WHAT IS BEING ASKED: Begin at the line that contains "2.0, -11.6, 11.6))", stop after the line that contains "record = json.load(file)", and reproduce only that span, unaltered.
>> Begin DATA SHOWN
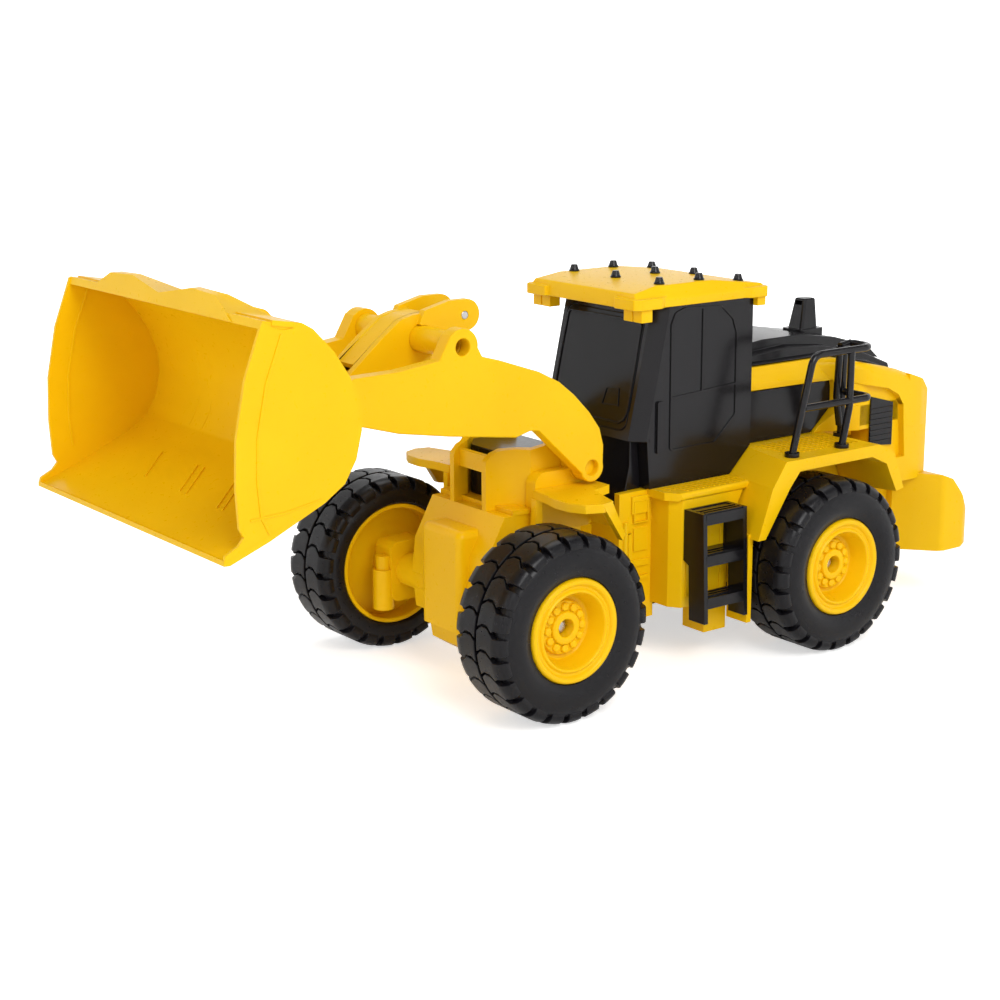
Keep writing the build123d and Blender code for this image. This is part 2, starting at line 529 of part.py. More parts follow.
def roof():
    """Cab roof: an edge band, a raised crown that falls to the rear, and a lobe at each corner."""
    def layer(x0, x1, half, z):
        return Pos((x0 + x1) / 2, 0, z) * Rectangle(x1 - x0, 2 * half)
    edge = box(-163.4, -76.4, -41.8, 41.8, ROOF_UNDERSIDE, 184.0)
    crown = loft([layer(-163.4, -76.4, 41.8, 184.0), layer(-161, -77.6, 37.0, ROOF_CROWN_Z)], ruled=True)
    lobes = []
    for x_end, x_in, x_deep in ((-74.3, -91, -99), (-164.5, -152, -146)):
        for side in (LEFT, RIGHT):
            points = [(x_end, side * 27), (x_end, side * 42), (x_end + (x_in - x_end) * 0.2, side * ROOF_HALF),
                      (x_in, side * ROOF_HALF), (x_deep, side * 39), (x_deep, side * 24)]
            lobes.append(slab_z(points, ROOF_UNDERSIDE, 185.6))
    side_view = slab_y([(-70, 178), (-70, 186), (-78, 188.2), (-92, ROOF_CROWN_Z), (-130, ROOF_CROWN_Z),
                        (-166, roof_height(-166)), (-166, 178)], -60, 60)
    return (edge + crown + lobes) & side_view


def roof_height(x):
    """Height of the crown at x: level in front, then falling to the rear."""
    return ROOF_CROWN_Z - max(0.0, -130 - x) * 0.12


ROOF_PEG_X = (-98.5, -125.0, -152.0)
ROOF_PEG_Y = (-33.0, 0.0, 33.0)
ROOF_CROWN_Z = 190.6


def roof_pegs():
    top = roof()
    pegs = []
    for x in ROOF_PEG_X:
        for y in ROOF_PEG_Y:
            foot = roof_height(x)
            pegs.append(rod_z(x, y, 2.7, foot - 1, foot + 0.9)
                        + Pos(x, y, foot + 2.2) * Cone(2.4, 1.6, 2.6) - top)
    return loose(*pegs)


def roof_lamps():
    """Under-hung lamps: a split pair at each front corner and a single one at each rear corner."""
    front = box(-86, -79.1, 29, 35.3, 174, ROOF_UNDERSIDE) + box(-86, -79.1, 36.3, 42.6, 174, ROOF_UNDERSIDE)
    front += box(-85.5, -80, 35, 36.6, 174.5, ROOF_UNDERSIDE)
    rear = box(-162.3, -156.7, 33, 43, 175.8, ROOF_UNDERSIDE)
    solids = []
    for side in (LEFT, RIGHT):
        solids += [on_side(front, side), on_side(rear, side)]
    return loose(*solids)


def rail():
    """Left guard rail on the mudguard: bent rods with a foot disc under each leg."""
    def bent(points, radius):
        path = FilletPolyline(*points, radius=radius) if radius else Polyline(*points)
        start = Plane(origin=path @ 0, z_dir=path % 0)
        return sweep(start * Circle(RAIL_R), path=path)
    out_y, in_y = RAIL_OUTER_Y, RAIL_INNER_Y
    foot_z = DECK_Z + 0.5
    main = bent([(-157.2, out_y, foot_z), (-170.5, out_y, RAIL_TOP_Z), (-214.3, out_y, RAIL_TOP_Z),
                 (-214.3, in_y, RAIL_TOP_Z), (-213.6, in_y, foot_z)], 7)
    brace = bent([(-193.3, out_y, foot_z), (-198, out_y, 123), (-198, out_y, RAIL_TOP_Z)], 12)
    mid = bent([(-164.5, out_y, RAIL_MID_Z), (-214.3, out_y, RAIL_MID_Z),
                (-214.3, in_y, RAIL_MID_Z)], 5)
    twin = bent([(-206.6, in_y + 4, RAIL_TOP_Z - 1), (-208.6, in_y + 1, 124), (-212.4, in_y, foot_z + 6)], 12)
    tie = bent([(-214.3, in_y + 4, RAIL_TOP_Z), (-206.6, in_y + 4, RAIL_TOP_Z - 1)], 0)
    feet = [rod_z(-157.2, out_y, 3.8, DECK_Z, DECK_Z + 2.2), rod_z(-193.3, out_y, 3.8, DECK_Z, DECK_Z + 2.2),
            rod_z(-213.6, in_y, 3.8, DECK_Z, DECK_Z + 2.2)]
    return main + brace + mid + twin + tie + feet


def ladder():
    """Left access ladder: two side plates that lean out a little, and three ribbed steps."""
    def plate(x0, x1):
        face = Plane.YZ * outline([(56, 81), (70, 81), (72.4, 25), (61, 25), (60, 53), (56, 55)])
        return Pos(x0, 0, 0) * extrude(face, x1 - x0, dir=(1, 0, 0))
    steps = []
    for z in (80.5, 59.5, 38.0):
        y1 = 70.2 + (81 - z) / 56 * 2.4
        tread = box(-124.5, -99, 56.5 if z > 55 else 61, y1, z - 5.5, z)
        ribs = [box(-124.5, -99, y, y + 1.1, z - 0.5, z + 0.7) for y in (62.5, 65.6, 68.4)]
        steps.append(tread + ribs)
    back = box(-126.5, -97, 56, 57.2, 75.5, 81)
    return plate(-99.5, -97) + plate(-126.5, -124) + steps + back


BELLY_SCREW_AT = [(x, y) for x in (-104, -140, -214, -274) for y in (-26, 26)]


def belly_plate():
    """Flat cover on the underside, with a countersunk seat for each screw."""
    plate = box(-284, -96, -33, 33, 26.5, 30)
    return plate - [rod_z(x, y, 3.2, 26, 28.6) for x, y in BELLY_SCREW_AT]


def belly_screws():
    return loose(*[rod_z(x, y, 3.0, 27.2, 28.6) for x, y in BELLY_SCREW_AT])


# ---- build ----
def save(name, shape):
    export_step(place(shape), f"parts/{name}.step")


def save_sides(name, shape):
    save(f"{name}_left", shape)
    save(f"{name}_right", mirror(shape, about=Plane.XZ))


def build():
    os.makedirs("parts", exist_ok=True)
    tyre_shape, rim_shape = tyre(), rim()
    for axle, x in (("front", 0.0), ("rear", -WHEELBASE)):
        at_axle = Pos(x, 0, TYRE_RADIUS)
        save_sides(f"tyre_{axle}", at_axle * tyre_shape)
        save_sides(f"rim_{axle}", at_axle * rim_shape)
        save(f"axle_rod_{axle}", Pos(x, 0, 0) * axle_rod())
        save(f"axle_casing_{axle}", Pos(x, 0, 0) * axle_casing())
        washer = at_axle * retainer()
        save(f"axle_retainers_{axle}", loose(washer, mirror(washer, about=Plane.XZ)))
    save("front_frame", front_frame())
    save("tower", tower())
    save("tower_core", core_block())
    save_sides("front_mudguard", mudguard())
    save_sides("lift_arm", arm_left())
    save("cross_tube", cross_tube())
    save("bucket_hinge_pins", bucket_hinge_pins())
    save("bellcrank", bellcrank())
    save("bellcrank_ear_pin", rod_y(*EAR_PIN, 2.0, -12.6, 12.6))
    save("link_foot_pin", rod_y(*LINK_FOOT, 2.0, -11.0, 11.0))
    save("tilt_link", tilt_link())
    save("link_top_pin", rod_y(*LINK_TOP, 2.0, -11.6, 11.6))
    save("bucket", bucket())
    save("rear_chassis", rear_chassis())
    save("hitch_pin", hitch_pin())
    save("rear_deck", rear_deck())
    save("hood_shell", hood_shell())
    save("hood_top", hood_top())
    save("exhaust_stack", exhaust_stack())
    save_sides("side_panel", side_panel())
    save_sides("grille", grille())
    save("counterweight", counterweight())
    save("cab_shell", cab_shell())
    save("windshield", windshield())
    save("cab_base", cab_base())
    save("roof", roof())
    save("roof_pegs", roof_pegs())
    save("roof_lamps", roof_lamps())
    save_sides("guard_rail", rail())
    save_sides("ladder", ladder())
    save("belly_plate", belly_plate())
    save("belly_screws", belly_screws())


build()
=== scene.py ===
import json
import math

import bmesh
import bpy
from mathutils import Matrix, Vector


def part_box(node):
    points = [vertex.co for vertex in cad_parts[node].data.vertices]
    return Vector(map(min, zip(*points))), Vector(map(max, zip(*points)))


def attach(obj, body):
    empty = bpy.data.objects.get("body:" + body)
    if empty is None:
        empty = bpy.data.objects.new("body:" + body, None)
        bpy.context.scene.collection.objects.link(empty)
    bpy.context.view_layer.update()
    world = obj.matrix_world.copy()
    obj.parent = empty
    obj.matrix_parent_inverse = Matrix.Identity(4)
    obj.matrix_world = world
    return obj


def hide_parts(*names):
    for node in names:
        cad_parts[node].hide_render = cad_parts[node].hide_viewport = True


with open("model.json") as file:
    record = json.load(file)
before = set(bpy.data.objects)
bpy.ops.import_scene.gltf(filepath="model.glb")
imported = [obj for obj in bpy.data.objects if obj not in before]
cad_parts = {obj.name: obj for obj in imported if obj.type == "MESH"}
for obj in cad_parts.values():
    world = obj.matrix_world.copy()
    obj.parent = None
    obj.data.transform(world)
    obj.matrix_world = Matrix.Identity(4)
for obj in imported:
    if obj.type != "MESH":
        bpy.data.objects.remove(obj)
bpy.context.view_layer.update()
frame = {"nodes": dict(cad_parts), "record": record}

MM = 0.001
NODES = frame["nodes"]
FRONT_AXLE_X = sum(c.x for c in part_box("axle_rod_front")) / 2

# ---- materials ----
GRAIN_DEPTH = 0.04 * MM


def new_material(name, colour, roughness):
    """Principled material with its constants on the sockets; returns the node tree and shader."""
    mat = bpy.data.materials.new(name)
    mat.use_nodes = True
    tree = mat.node_tree
    shader = tree.nodes["Principled BSDF"]
    shader.inputs["Base Color"].default_value = (*colour, 1)
    shader.inputs["Roughness"].default_value = roughness
    return mat, tree, shader


def noise(tree, scale, detail=3.0, roughness=0.5):
    """Noise in the object's own space, so it stays put when the object moves."""
    coords = tree.nodes.new("ShaderNodeTexCoord")
    node = tree.nodes.new("ShaderNodeTexNoise")
    node.inputs["Scale"].default_value = scale
    node.inputs["Detail"].default_value = detail
    node.inputs["Roughness"].default_value = roughness
    tree.links.new(coords.outputs["Object"], node.inputs["Vector"])
    return node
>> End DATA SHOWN
OUTPUT BELOW:
    save("link_top_pin", rod_y(*LINK_TOP, 2.0, -11.6, 11.6))
    save("bucket", bucket())
    save("rear_chassis", rear_chassis())
    save("hitch_pin", hitch_pin())
    save("rear_deck", rear_deck())
    save("hood_shell", hood_shell())
    save("hood_top", hood_top())
    save("exhaust_stack", exhaust_stack())
    save_sides("side_panel", side_panel())
    save_sides("grille", grille())
    save("counterweight", counterweight())
    save("cab_shell", cab_shell())
    save("windshield", windshield())
    save("cab_base", cab_base())
    save("roof", roof())
    save("roof_pegs", roof_pegs())
    save("roof_lamps", roof_lamps())
    save_sides("guard_rail", rail())
    save_sides("ladder", ladder())
    save("belly_plate", belly_plate())
    save("belly_screws", belly_screws())


build()
=== scene.py ===
import json
import math

import bmesh
import bpy
from mathutils import Matrix, Vector


def part_box(node):
    points = [vertex.co for vertex in cad_parts[node].data.vertices]
    return Vector(map(min, zip(*points))), Vector(map(max, zip(*points)))


def attach(obj, body):
    empty = bpy.data.objects.get("body:" + body)
    if empty is None:
        empty = bpy.data.objects.new("body:" + body, None)
        bpy.context.scene.collection.objects.link(empty)
    bpy.context.view_layer.update()
    world = obj.matrix_world.copy()
    obj.parent = empty
    obj.matrix_parent_inverse = Matrix.Identity(4)
    obj.matrix_world = world
    return obj


def hide_parts(*names):
    for node in names:
        cad_parts[node].hide_render = cad_parts[node].hide_viewport = True


with open("model.json") as file:
    record = json.load(file)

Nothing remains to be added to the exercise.